### Written problem
Quote precisely the run of lines opening with the line containing "placed() stem_pin();" and closing with the line containing "bpy.data.objects.remove(obj)", and nothing else.

### The records
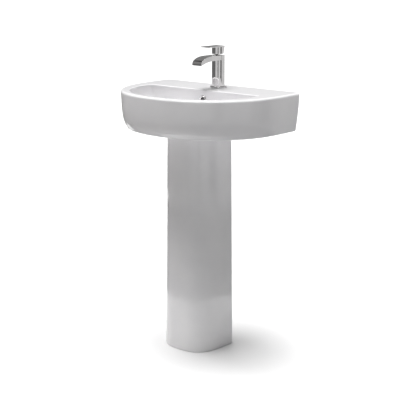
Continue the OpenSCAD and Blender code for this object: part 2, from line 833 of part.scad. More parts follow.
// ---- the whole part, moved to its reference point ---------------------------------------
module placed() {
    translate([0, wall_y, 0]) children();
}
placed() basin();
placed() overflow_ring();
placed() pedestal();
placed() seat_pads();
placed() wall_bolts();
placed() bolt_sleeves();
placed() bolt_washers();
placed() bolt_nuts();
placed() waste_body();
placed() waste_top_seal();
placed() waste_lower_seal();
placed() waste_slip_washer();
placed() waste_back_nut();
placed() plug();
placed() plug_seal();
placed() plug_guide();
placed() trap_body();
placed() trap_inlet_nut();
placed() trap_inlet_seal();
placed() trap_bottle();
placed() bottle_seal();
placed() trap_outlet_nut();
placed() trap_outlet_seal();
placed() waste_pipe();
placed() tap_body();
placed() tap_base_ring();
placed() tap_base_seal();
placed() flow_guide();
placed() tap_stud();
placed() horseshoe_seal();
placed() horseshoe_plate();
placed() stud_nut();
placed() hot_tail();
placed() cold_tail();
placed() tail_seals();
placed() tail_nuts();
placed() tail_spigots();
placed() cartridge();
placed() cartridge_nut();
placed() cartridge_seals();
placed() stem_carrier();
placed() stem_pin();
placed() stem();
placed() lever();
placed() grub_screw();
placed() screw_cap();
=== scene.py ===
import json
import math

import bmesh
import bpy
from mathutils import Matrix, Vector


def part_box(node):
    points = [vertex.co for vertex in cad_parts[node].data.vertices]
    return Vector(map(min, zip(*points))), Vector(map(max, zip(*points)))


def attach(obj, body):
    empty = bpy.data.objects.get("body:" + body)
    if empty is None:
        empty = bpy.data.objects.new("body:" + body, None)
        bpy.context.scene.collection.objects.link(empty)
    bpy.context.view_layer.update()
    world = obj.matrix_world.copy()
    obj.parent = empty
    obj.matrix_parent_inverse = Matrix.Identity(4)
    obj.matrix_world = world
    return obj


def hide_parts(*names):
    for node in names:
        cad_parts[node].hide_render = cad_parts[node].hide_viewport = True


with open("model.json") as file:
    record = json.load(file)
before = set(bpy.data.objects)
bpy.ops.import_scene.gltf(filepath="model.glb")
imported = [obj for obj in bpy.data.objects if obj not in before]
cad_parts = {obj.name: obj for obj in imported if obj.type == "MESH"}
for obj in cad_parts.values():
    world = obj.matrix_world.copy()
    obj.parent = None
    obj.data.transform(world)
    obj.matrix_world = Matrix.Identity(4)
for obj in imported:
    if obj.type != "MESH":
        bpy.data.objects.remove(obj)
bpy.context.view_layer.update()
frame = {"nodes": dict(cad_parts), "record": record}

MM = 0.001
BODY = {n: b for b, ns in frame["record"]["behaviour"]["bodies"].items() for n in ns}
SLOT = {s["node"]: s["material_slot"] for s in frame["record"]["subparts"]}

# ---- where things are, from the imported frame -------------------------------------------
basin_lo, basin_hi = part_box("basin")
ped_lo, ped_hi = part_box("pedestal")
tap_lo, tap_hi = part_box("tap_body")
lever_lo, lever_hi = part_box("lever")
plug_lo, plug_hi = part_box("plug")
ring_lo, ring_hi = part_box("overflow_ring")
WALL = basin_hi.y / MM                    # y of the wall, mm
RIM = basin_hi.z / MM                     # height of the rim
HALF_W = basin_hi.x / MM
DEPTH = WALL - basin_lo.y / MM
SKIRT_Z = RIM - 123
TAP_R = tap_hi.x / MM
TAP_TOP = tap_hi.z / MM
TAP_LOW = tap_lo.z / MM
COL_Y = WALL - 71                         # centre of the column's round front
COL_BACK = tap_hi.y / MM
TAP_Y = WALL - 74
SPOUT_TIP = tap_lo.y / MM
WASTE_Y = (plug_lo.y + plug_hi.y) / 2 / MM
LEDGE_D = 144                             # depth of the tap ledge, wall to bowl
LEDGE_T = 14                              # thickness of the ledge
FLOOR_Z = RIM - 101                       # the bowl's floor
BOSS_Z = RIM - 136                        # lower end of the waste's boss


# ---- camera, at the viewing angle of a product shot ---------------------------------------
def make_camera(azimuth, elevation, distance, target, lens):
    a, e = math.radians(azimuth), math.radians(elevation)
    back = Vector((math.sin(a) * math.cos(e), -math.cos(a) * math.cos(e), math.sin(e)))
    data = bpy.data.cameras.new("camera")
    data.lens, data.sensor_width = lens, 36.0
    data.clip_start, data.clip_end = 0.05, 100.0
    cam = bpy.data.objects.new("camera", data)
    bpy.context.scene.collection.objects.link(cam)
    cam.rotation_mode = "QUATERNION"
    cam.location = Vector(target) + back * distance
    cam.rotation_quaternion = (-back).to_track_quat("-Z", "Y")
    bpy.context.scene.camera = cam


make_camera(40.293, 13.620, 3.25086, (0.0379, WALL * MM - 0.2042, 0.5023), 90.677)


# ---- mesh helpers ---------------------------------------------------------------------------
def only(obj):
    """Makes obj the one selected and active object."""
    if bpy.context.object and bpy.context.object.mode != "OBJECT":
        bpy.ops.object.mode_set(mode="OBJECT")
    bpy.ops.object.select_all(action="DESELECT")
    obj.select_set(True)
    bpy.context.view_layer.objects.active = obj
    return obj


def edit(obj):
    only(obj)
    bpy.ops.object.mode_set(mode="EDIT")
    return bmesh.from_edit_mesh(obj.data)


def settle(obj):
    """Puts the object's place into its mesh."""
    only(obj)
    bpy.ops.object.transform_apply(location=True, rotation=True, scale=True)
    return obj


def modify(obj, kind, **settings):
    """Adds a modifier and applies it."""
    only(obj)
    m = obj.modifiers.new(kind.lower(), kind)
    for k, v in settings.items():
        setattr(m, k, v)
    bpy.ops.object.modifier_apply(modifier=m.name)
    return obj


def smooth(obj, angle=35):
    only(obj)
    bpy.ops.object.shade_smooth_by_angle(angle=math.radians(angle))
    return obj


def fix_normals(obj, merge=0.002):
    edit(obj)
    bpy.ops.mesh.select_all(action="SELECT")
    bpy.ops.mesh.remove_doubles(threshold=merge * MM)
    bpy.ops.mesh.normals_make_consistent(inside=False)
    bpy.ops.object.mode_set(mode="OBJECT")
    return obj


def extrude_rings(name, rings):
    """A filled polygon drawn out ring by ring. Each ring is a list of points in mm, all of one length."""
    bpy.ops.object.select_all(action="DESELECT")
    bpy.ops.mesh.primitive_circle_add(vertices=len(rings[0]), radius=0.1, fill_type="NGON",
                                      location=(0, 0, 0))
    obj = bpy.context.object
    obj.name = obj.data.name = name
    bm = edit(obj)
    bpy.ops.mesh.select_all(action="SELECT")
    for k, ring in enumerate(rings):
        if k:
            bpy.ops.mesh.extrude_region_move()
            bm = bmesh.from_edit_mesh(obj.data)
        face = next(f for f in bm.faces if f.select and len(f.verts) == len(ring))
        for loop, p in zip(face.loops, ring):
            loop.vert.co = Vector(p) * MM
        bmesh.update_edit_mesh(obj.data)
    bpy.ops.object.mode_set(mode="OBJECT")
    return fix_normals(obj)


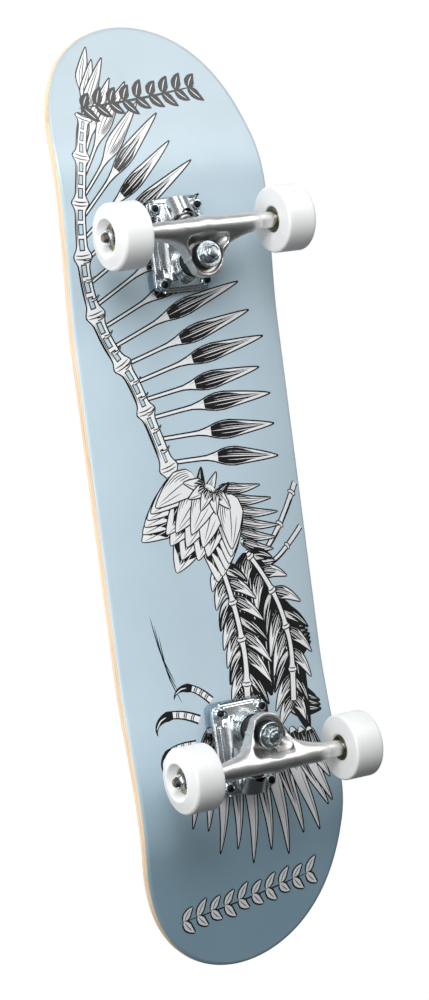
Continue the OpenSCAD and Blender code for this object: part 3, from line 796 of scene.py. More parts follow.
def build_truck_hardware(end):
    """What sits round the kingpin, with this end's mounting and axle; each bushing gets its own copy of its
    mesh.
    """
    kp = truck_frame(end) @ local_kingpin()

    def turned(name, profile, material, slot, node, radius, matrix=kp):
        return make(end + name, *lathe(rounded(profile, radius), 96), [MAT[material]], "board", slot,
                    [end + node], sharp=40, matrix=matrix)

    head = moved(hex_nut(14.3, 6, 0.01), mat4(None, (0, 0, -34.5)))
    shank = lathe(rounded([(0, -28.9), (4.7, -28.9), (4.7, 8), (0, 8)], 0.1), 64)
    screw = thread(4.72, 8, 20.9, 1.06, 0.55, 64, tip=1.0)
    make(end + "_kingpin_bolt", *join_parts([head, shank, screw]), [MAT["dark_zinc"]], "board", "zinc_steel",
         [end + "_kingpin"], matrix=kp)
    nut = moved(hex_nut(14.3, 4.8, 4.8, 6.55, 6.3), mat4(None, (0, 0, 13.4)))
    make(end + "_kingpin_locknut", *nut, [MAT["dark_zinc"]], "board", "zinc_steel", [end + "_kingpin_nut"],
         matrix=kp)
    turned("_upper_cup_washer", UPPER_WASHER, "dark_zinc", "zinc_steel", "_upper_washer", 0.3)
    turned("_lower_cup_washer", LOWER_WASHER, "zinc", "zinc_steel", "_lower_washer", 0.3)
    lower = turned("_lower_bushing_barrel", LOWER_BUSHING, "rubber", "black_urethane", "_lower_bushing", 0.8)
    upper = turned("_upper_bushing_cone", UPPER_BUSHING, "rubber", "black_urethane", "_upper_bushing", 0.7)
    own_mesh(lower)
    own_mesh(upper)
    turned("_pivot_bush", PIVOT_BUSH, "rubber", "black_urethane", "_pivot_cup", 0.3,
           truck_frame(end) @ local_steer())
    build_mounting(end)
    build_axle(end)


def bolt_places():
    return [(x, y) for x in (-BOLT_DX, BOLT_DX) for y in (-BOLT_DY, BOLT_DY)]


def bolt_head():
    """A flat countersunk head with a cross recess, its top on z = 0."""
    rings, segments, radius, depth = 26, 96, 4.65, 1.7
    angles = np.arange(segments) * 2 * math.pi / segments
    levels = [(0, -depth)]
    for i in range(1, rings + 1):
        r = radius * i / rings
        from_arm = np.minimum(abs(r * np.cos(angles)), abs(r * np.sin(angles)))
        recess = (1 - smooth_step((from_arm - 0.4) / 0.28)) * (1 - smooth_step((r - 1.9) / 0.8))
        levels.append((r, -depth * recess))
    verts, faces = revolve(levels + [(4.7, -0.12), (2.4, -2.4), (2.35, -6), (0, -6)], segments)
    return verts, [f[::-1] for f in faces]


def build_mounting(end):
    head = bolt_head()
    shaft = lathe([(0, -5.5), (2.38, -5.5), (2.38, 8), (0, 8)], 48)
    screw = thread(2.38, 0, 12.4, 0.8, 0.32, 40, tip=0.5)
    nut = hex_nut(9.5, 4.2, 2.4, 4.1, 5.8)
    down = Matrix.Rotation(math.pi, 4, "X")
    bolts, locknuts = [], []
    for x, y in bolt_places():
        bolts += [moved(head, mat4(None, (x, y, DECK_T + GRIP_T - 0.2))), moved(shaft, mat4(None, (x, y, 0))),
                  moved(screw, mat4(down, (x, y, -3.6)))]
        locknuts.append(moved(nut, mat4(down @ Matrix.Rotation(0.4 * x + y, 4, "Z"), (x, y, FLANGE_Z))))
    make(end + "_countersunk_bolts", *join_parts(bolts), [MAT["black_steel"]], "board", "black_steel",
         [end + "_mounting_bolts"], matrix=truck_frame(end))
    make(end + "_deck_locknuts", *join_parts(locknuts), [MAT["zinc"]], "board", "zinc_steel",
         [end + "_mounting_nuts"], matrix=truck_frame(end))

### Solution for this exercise
placed() stem_pin();
placed() stem();
placed() lever();
placed() grub_screw();
placed() screw_cap();
=== scene.py ===
import json
import math

import bmesh
import bpy
from mathutils import Matrix, Vector


def part_box(node):
    points = [vertex.co for vertex in cad_parts[node].data.vertices]
    return Vector(map(min, zip(*points))), Vector(map(max, zip(*points)))


def attach(obj, body):
    empty = bpy.data.objects.get("body:" + body)
    if empty is None:
        empty = bpy.data.objects.new("body:" + body, None)
        bpy.context.scene.collection.objects.link(empty)
    bpy.context.view_layer.update()
    world = obj.matrix_world.copy()
    obj.parent = empty
    obj.matrix_parent_inverse = Matrix.Identity(4)
    obj.matrix_world = world
    return obj


def hide_parts(*names):
    for node in names:
        cad_parts[node].hide_render = cad_parts[node].hide_viewport = True


with open("model.json") as file:
    record = json.load(file)
before = set(bpy.data.objects)
bpy.ops.import_scene.gltf(filepath="model.glb")
imported = [obj for obj in bpy.data.objects if obj not in before]
cad_parts = {obj.name: obj for obj in imported if obj.type == "MESH"}
for obj in cad_parts.values():
    world = obj.matrix_world.copy()
    obj.parent = None
    obj.data.transform(world)
    obj.matrix_world = Matrix.Identity(4)
for obj in imported:
    if obj.type != "MESH":
        bpy.data.objects.remove(obj)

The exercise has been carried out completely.